EXERCISE OBJECTIVE - Set down the lines from the one containing "gib_bolts();" to the one containing "obj.parent = empty", both lines included, exactly as they stand and with no other lines.

INFORMATION SUPPLIED -
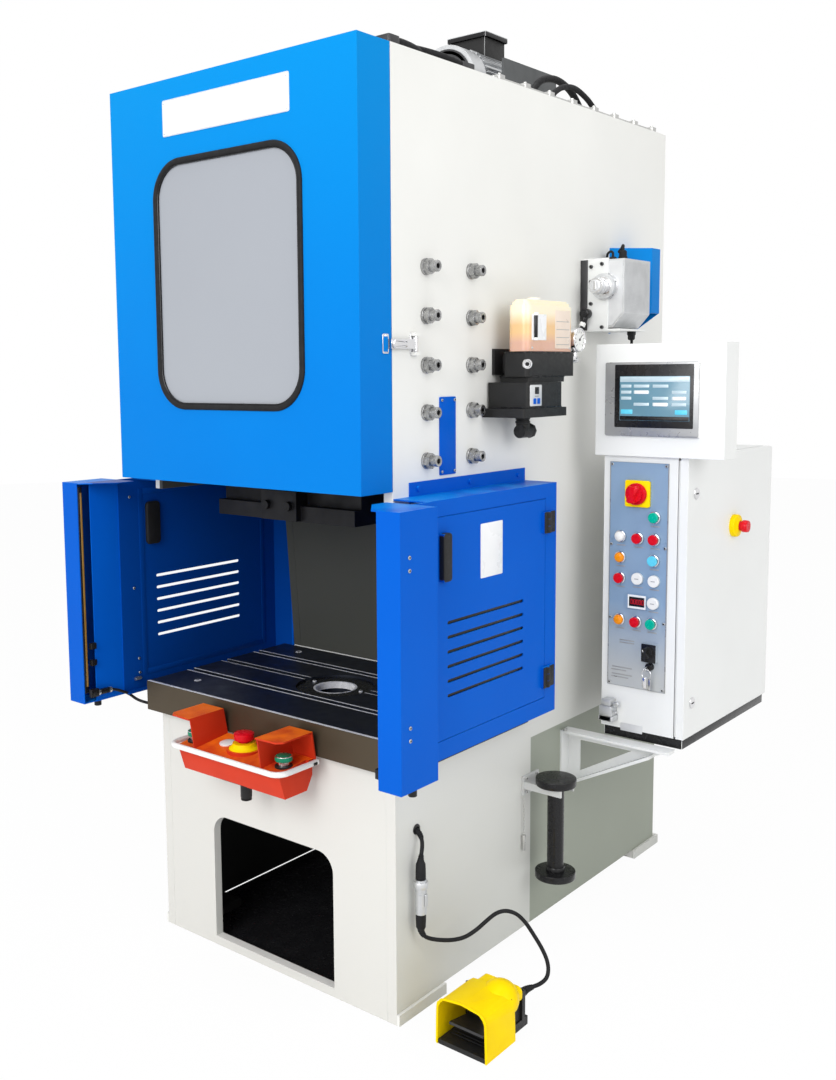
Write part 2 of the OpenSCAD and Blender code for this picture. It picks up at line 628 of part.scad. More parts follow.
// foot switch cord in two lengths, swept along hand-set points, and the coupling between them
hole_route = [[394, 80, 466], [404, 80, 466], [417, 80, 463.5], [429, 78, 456], [437.5, 74, 445], [442, 69, 432],
              [443, 65, 419], [443, 62.5, 405.5], [443, 61.5, 392]];
floor_route = [[443, 61.5, 236], [443, 62, 227.5], [444.5, 65.5, 217], [448.5, 73.5, 206.5], [457, 89, 197.5], [471, 114, 189],
               [486, 142, 184], [501, 167, 187], [516, 191, 200], [531, 212, 219], [546, 231, 235], [563, 249, 240],
               [583, 265, 232], [602, 277, 211], [622, 285, 181], [642, 289, 152], [657, 288, 127], [665, 281, 107],
               [667, 268, 93], [662, 249, 86], [653.5, 232, 83], [648, 219, 82], [646, 209, 82], [646, 200, 82]];
function unit(v) = v / norm(v);
function along(p, i) = unit(p[min(i + 1, len(p) - 1)] - p[max(i - 1, 0)]);
function side(t) = unit(cross(t, abs(t[2]) > 0.9 ? [0, 1, 0] : [0, 0, 1]));
function ring(p, i, d, n) = let (t = along(p, i), u = side(t), v = cross(t, u))
    [for (k = [0 : n - 1]) p[i] + d / 2 * (cos(360 * k / n) * u + sin(360 * k / n) * v)];
module tube(p, d, n = 10) polyhedron(
    points = [for (i = [0 : len(p) - 1]) each ring(p, i, d, n)],
    faces = concat([[for (k = [0 : n - 1]) k]], [[for (k = [n - 1 : -1 : 0]) (len(p) - 1) * n + k]],
        [for (i = [0 : len(p) - 2], k = [0 : n - 1]) [i * n + k, (i + 1) * n + k, (i + 1) * n + (k + 1) % n, i * n + (k + 1) % n]]));
module foot_cord() color(black) at_front() {
    tube(hole_route, 10);
    tube(floor_route, 10);
}
module cord_coupling() color([0.6, 0.6, 0.62]) at_front() {
    rod_z(443, 61.5, 355, 392, 22);
    rod_z(443, 61.5, 269, 355, 28);
    rod_z(443, 61.5, 334, 350, 34);
    rod_z(443, 61.5, 236, 269, 22);
}

frame_side_right();
frame_side_left();
frame_crossplates();
frame_rear_plate();
foot_pads();
bolster();
crank_housing();
slide_gibs();
gib_bolts();
crankshaft();
eccentric_bush();
connecting_rod();
ram();
flywheel();
motor();
motor_pulley();
motor_base();
front_cover();
window_pane();
latch_lever();
side_guard_right();
side_guard_left();
guard_door_right();
guard_door_left();
light_posts();
console_body();
console_rail();
start_button_left();
start_button_right();
console_stop_button();
lubricator_tank();
lubricator_base();
cam_switch_bracket();
cam_switch_housing();
cam_switch_guard();
cam_switch_shaft();
cabinet_shell();
cabinet_door();
cabinet_brackets();
control_panel();
display_housing();
main_switch_knob();
mode_selector_knob();
start_motor_button();
stop_motor_button();
reset_button();
fault_button();
clutch_button();
slide_up_button();
slide_down_button();
door_stop_button();
door_lock_upper();
door_lock_lower();
safety_block();
safety_block_holder();
foot_switch_base();
foot_switch_hood();
foot_pedal();
foot_cord();
cord_coupling();
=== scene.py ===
# %% [markdown]
# An eccentric press in the C-frame style: a welded white frame, a blue cover over
# the slide, blue side guards, an orange two-hand console and a side cabinet.
# The rigid solids come packed as a fixed frame. This lesson gives them soft edges
# and finishes, then adds the small things a press carries: seals, hoses, lamps,
# belts, hinges, screws and screens. Lengths are written in millimetres from the
# frame's front face, X to the right, Y to the rear and Z up, because a drawing of
# a machine is read that way, and one helper turns them into the frame's metres.

import json
import math

import bmesh
import bpy
import numpy as np
from mathutils import Matrix, Vector


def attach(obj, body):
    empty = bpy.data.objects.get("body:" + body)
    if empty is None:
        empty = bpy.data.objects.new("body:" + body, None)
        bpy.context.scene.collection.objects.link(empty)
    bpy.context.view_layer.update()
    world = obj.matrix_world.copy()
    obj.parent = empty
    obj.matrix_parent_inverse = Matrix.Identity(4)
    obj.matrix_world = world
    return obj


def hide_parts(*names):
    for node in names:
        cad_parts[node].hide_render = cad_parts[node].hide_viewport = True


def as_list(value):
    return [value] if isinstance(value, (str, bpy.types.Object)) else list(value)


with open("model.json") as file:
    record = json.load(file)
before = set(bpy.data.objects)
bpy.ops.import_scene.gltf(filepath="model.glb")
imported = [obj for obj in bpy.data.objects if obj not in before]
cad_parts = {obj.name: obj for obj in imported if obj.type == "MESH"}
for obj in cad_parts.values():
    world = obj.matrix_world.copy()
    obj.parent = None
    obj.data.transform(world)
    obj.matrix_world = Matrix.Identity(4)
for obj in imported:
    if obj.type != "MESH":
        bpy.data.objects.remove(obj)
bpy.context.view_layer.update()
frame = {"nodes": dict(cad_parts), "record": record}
nodes = frame["nodes"]
body_of_node = {n: b for b, ns in frame["record"]["behaviour"]["bodies"].items() for n in ns}
FRONT_FACE = -0.681  # where the frame's front face lies on the Y axis, in metres
SIDE_X = 416  # outer face of the frame's side plates
SIDES = (-1, 1)
RIGHT, LEFT, REAR, FRONT, UP, DOWN = (
    (1, 0, 0), (-1, 0, 0), (0, 1, 0), (0, -1, 0), (0, 0, 1), (0, 0, -1)
)


def metres(points):
    """Points in millimetres from the frame's front face, turned into the frame's metres."""
    return np.array(points, float) / 1000 + [0, FRONT_FACE, 0]


def set_axes(thing, x, y, z, origin):
    """Writes an object's three axes and its place into the columns of its matrix."""
    columns = np.eye(4)
    columns[:3] = np.stack([x, y, z, origin], 1)
    thing.matrix_world = Matrix(columns.tolist())


def in_scene(name, data):
    """A new object in the scene."""
    made = bpy.data.objects.new(name, data)
    bpy.context.scene.collection.objects.link(made)
    return made


# %% [markdown]
# ## Camera
# A standing person looks at the press from its front right corner. The camera is a
# matrix of three directions: right, up and back. Yaw turns it round the vertical,
# pitch tips it down and roll is the hand's small tilt. Writing the matrix is surer
# than stacking three rotations, because each column can be read by itself.

# %% Stand the camera
SENSOR, NEAREST, FARTHEST = 36, 0.1, 60  # the sensor's width in mm, the clipping in metres


def stand_camera(origin, yaw, pitch, roll, lens, shift_x, shift_y):
    """Columns of the matrix are right, up and minus the view direction, where the
    view direction is (-sin yaw cos pitch, cos yaw cos pitch, sin pitch)."""
    level = math.cos(pitch)
    ahead = np.array([-math.sin(yaw) * level, math.cos(yaw) * level, math.sin(pitch)])
    right = np.cross(ahead, [0, 0, 1])
    right /= np.linalg.norm(right)
    above = np.cross(right, ahead)
    turned_right = math.cos(roll) * right + math.sin(roll) * above
    turned_above = -math.sin(roll) * right + math.cos(roll) * above
    camera = in_scene("camera", bpy.data.cameras.new("camera"))
    set_axes(camera, turned_right, turned_above, -ahead, origin)
    camera.data.lens, camera.data.sensor_width = lens, SENSOR
    camera.data.shift_x, camera.data.shift_y = shift_x, shift_y
    camera.data.clip_start, camera.data.clip_end = NEAREST, FARTHEST
    bpy.context.scene.camera = camera


stand_camera((2.0272, -2.7023, 1.564), yaw=0.6982, pitch=-0.1115, roll=-0.0099,
             lens=38.07, shift_x=0.0495, shift_y=-0.0381)
print("camera at", [round(c, 2) for c in bpy.context.scene.camera.location])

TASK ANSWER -
gib_bolts();
crankshaft();
eccentric_bush();
connecting_rod();
ram();
flywheel();
motor();
motor_pulley();
motor_base();
front_cover();
window_pane();
latch_lever();
side_guard_right();
side_guard_left();
guard_door_right();
guard_door_left();
light_posts();
console_body();
console_rail();
start_button_left();
start_button_right();
console_stop_button();
lubricator_tank();
lubricator_base();
cam_switch_bracket();
cam_switch_housing();
cam_switch_guard();
cam_switch_shaft();
cabinet_shell();
cabinet_door();
cabinet_brackets();
control_panel();
display_housing();
main_switch_knob();
mode_selector_knob();
start_motor_button();
stop_motor_button();
reset_button();
fault_button();
clutch_button();
slide_up_button();
slide_down_button();
door_stop_button();
door_lock_upper();
door_lock_lower();
safety_block();
safety_block_holder();
foot_switch_base();
foot_switch_hood();
foot_pedal();
foot_cord();
cord_coupling();
=== scene.py ===
# %% [markdown]
# An eccentric press in the C-frame style: a welded white frame, a blue cover over
# the slide, blue side guards, an orange two-hand console and a side cabinet.
# The rigid solids come packed as a fixed frame. This lesson gives them soft edges
# and finishes, then adds the small things a press carries: seals, hoses, lamps,
# belts, hinges, screws and screens. Lengths are written in millimetres from the
# frame's front face, X to the right, Y to the rear and Z up, because a drawing of
# a machine is read that way, and one helper turns them into the frame's metres.

import json
import math

import bmesh
import bpy
import numpy as np
from mathutils import Matrix, Vector


def attach(obj, body):
    empty = bpy.data.objects.get("body:" + body)
    if empty is None:
        empty = bpy.data.objects.new("body:" + body, None)
        bpy.context.scene.collection.objects.link(empty)
    bpy.context.view_layer.update()
    world = obj.matrix_world.copy()
    obj.parent = empty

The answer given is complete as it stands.